**Records provided:**
--

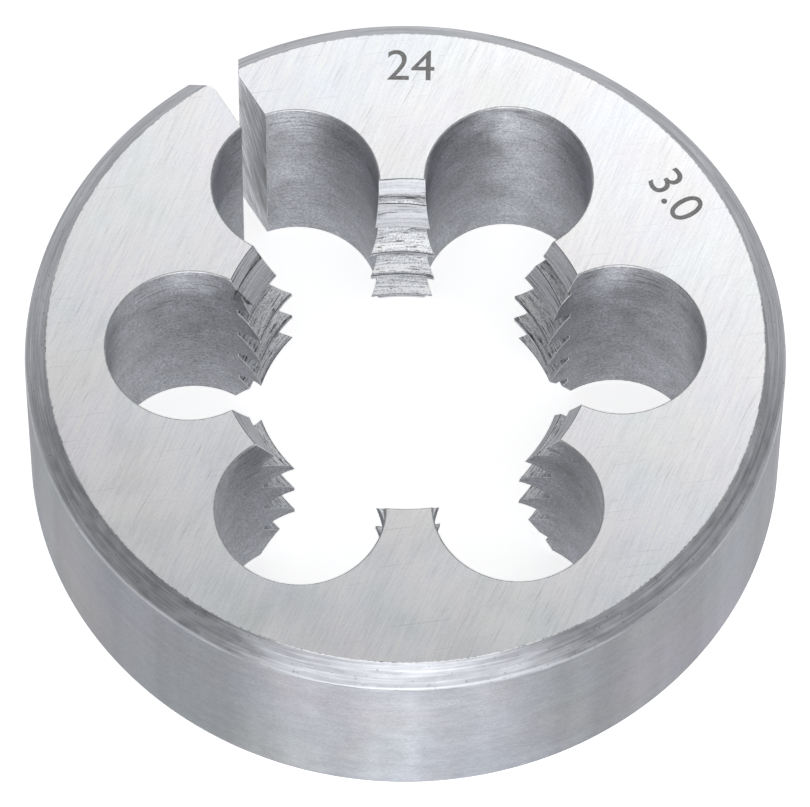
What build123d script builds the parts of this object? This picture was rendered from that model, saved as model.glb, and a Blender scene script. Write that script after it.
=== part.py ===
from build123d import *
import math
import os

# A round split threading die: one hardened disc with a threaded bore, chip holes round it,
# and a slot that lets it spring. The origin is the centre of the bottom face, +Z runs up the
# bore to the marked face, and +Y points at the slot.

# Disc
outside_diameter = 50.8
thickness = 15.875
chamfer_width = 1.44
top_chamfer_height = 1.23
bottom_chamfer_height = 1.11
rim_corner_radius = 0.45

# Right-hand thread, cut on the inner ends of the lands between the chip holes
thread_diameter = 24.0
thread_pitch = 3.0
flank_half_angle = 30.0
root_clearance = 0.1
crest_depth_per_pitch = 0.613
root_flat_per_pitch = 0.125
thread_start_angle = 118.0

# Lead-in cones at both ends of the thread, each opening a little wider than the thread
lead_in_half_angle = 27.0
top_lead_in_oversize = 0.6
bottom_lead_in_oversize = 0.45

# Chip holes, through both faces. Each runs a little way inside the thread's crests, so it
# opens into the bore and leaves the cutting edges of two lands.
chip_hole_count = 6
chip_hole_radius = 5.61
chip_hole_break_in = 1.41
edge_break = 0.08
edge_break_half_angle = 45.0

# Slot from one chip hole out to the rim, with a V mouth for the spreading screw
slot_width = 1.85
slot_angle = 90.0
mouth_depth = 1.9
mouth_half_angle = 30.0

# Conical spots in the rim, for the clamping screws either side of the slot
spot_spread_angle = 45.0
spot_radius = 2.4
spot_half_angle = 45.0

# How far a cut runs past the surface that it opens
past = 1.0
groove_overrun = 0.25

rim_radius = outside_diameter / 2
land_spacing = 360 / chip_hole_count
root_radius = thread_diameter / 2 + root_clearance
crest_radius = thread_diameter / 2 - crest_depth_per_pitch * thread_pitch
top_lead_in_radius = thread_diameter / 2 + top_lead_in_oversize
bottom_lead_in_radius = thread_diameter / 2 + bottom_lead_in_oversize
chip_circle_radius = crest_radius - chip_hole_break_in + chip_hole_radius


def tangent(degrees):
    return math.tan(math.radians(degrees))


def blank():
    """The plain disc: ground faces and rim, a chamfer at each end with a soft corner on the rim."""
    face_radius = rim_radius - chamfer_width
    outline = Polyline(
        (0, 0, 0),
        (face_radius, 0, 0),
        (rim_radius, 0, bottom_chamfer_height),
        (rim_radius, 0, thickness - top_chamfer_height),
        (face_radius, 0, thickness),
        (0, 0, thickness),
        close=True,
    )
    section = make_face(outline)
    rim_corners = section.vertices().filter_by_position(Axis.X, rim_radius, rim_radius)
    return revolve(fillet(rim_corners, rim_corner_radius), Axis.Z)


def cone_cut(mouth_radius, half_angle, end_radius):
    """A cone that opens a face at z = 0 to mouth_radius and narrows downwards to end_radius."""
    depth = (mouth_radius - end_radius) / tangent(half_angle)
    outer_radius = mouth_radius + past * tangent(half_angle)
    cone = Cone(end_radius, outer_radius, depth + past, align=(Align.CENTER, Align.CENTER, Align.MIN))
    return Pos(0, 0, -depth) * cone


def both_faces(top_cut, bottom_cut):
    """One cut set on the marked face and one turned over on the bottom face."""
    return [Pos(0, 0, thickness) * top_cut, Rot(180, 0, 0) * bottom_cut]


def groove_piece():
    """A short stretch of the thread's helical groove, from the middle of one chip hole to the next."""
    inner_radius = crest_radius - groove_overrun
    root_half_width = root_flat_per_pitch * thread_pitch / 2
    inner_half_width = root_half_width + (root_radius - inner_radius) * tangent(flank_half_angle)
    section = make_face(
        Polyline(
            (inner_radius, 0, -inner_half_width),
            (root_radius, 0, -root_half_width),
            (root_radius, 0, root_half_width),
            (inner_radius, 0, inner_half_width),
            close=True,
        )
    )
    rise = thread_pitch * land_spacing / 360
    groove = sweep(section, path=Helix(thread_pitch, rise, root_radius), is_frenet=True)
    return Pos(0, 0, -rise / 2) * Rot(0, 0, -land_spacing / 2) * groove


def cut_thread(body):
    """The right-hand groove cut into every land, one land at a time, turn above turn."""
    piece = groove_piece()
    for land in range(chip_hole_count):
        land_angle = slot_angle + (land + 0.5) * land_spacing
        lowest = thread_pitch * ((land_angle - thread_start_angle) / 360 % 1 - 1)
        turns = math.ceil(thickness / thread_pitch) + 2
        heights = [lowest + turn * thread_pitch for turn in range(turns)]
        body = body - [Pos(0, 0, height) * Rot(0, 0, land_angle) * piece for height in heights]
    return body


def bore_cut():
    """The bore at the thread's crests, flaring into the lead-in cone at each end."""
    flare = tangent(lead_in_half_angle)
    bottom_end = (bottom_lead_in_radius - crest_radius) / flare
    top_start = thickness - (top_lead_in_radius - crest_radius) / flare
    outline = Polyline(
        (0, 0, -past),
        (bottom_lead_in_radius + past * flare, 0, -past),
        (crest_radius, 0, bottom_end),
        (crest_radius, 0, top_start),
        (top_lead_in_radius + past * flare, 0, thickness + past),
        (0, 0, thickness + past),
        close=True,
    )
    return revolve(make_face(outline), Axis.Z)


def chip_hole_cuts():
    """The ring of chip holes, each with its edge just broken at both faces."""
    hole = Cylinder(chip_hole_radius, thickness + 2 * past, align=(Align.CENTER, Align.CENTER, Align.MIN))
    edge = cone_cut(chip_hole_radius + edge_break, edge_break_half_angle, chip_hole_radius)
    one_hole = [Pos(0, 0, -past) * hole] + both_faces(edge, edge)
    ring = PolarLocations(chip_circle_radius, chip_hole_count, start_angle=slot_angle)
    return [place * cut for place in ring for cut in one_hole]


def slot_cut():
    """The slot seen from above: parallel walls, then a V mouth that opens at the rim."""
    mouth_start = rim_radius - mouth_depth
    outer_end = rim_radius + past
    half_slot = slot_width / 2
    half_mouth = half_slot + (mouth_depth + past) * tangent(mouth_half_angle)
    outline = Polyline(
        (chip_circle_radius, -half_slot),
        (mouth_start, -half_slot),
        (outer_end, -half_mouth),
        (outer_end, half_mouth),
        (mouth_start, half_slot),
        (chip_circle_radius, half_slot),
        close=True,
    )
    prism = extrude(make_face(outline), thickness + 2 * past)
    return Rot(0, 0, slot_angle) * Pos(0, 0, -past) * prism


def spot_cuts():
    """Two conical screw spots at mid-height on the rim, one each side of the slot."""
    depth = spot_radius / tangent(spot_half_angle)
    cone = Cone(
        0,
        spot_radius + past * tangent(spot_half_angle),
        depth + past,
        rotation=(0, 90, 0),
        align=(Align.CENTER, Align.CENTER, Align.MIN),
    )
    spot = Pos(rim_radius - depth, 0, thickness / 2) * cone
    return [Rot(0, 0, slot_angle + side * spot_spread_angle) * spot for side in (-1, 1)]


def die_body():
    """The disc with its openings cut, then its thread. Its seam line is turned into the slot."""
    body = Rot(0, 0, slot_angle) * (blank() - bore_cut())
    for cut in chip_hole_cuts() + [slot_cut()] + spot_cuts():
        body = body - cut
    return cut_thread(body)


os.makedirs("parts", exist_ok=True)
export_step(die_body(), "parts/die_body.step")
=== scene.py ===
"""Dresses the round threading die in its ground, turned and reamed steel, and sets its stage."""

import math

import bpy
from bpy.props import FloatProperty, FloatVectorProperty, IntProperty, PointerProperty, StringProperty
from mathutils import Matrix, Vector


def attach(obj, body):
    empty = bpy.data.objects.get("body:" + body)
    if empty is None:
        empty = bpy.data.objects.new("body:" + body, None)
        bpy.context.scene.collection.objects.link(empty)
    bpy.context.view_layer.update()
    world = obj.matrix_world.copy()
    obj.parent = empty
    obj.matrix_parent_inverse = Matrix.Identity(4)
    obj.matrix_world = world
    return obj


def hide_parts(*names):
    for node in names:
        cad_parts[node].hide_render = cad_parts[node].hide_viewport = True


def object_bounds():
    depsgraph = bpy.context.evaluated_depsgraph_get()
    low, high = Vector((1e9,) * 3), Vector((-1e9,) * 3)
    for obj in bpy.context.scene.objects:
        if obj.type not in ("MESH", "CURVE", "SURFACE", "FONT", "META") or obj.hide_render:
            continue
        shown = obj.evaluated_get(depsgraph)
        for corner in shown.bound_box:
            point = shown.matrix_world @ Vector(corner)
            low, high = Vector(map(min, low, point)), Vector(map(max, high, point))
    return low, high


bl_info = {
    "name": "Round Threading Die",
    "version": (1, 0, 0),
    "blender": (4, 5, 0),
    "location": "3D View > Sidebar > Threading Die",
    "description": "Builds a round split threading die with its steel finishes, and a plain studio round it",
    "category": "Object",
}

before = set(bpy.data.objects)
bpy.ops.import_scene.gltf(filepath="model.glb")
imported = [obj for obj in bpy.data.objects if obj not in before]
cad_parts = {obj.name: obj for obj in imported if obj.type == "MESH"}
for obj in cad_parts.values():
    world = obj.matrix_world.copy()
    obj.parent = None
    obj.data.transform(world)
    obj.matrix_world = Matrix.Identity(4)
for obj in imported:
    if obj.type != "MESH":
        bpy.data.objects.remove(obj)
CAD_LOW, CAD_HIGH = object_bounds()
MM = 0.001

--

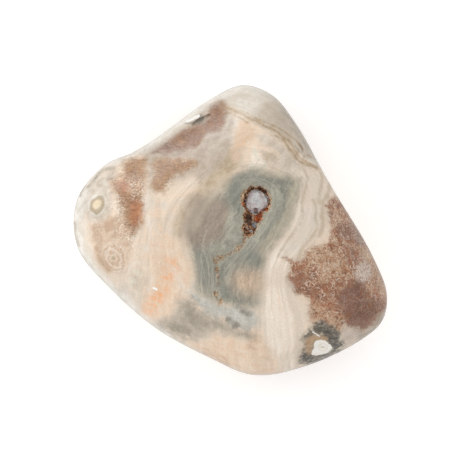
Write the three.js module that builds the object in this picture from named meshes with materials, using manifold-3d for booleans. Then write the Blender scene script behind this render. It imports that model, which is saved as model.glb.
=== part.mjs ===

--

**Task goal:** Exactly reproduce the stretch from the line with "body = Rot(0, 0, slot_angle)" through the line with "obj.matrix_world = Matrix.Identity(4)", including both ends and nothing else.

**Exercise result:**
    body = Rot(0, 0, slot_angle) * (blank() - bore_cut())
    for cut in chip_hole_cuts() + [slot_cut()] + spot_cuts():
        body = body - cut
    return cut_thread(body)


os.makedirs("parts", exist_ok=True)
export_step(die_body(), "parts/die_body.step")
=== scene.py ===
"""Dresses the round threading die in its ground, turned and reamed steel, and sets its stage."""

import math

import bpy
from bpy.props import FloatProperty, FloatVectorProperty, IntProperty, PointerProperty, StringProperty
from mathutils import Matrix, Vector


def attach(obj, body):
    empty = bpy.data.objects.get("body:" + body)
    if empty is None:
        empty = bpy.data.objects.new("body:" + body, None)
        bpy.context.scene.collection.objects.link(empty)
    bpy.context.view_layer.update()
    world = obj.matrix_world.copy()
    obj.parent = empty
    obj.matrix_parent_inverse = Matrix.Identity(4)
    obj.matrix_world = world
    return obj


def hide_parts(*names):
    for node in names:
        cad_parts[node].hide_render = cad_parts[node].hide_viewport = True


def object_bounds():
    depsgraph = bpy.context.evaluated_depsgraph_get()
    low, high = Vector((1e9,) * 3), Vector((-1e9,) * 3)
    for obj in bpy.context.scene.objects:
        if obj.type not in ("MESH", "CURVE", "SURFACE", "FONT", "META") or obj.hide_render:
            continue
        shown = obj.evaluated_get(depsgraph)
        for corner in shown.bound_box:
            point = shown.matrix_world @ Vector(corner)
            low, high = Vector(map(min, low, point)), Vector(map(max, high, point))
    return low, high


bl_info = {
    "name": "Round Threading Die",
    "version": (1, 0, 0),
    "blender": (4, 5, 0),
    "location": "3D View > Sidebar > Threading Die",
    "description": "Builds a round split threading die with its steel finishes, and a plain studio round it",
    "category": "Object",
}

before = set(bpy.data.objects)
bpy.ops.import_scene.gltf(filepath="model.glb")
imported = [obj for obj in bpy.data.objects if obj not in before]
cad_parts = {obj.name: obj for obj in imported if obj.type == "MESH"}
for obj in cad_parts.values():
    world = obj.matrix_world.copy()
    obj.parent = None
    obj.data.transform(world)
    obj.matrix_world = Matrix.Identity(4)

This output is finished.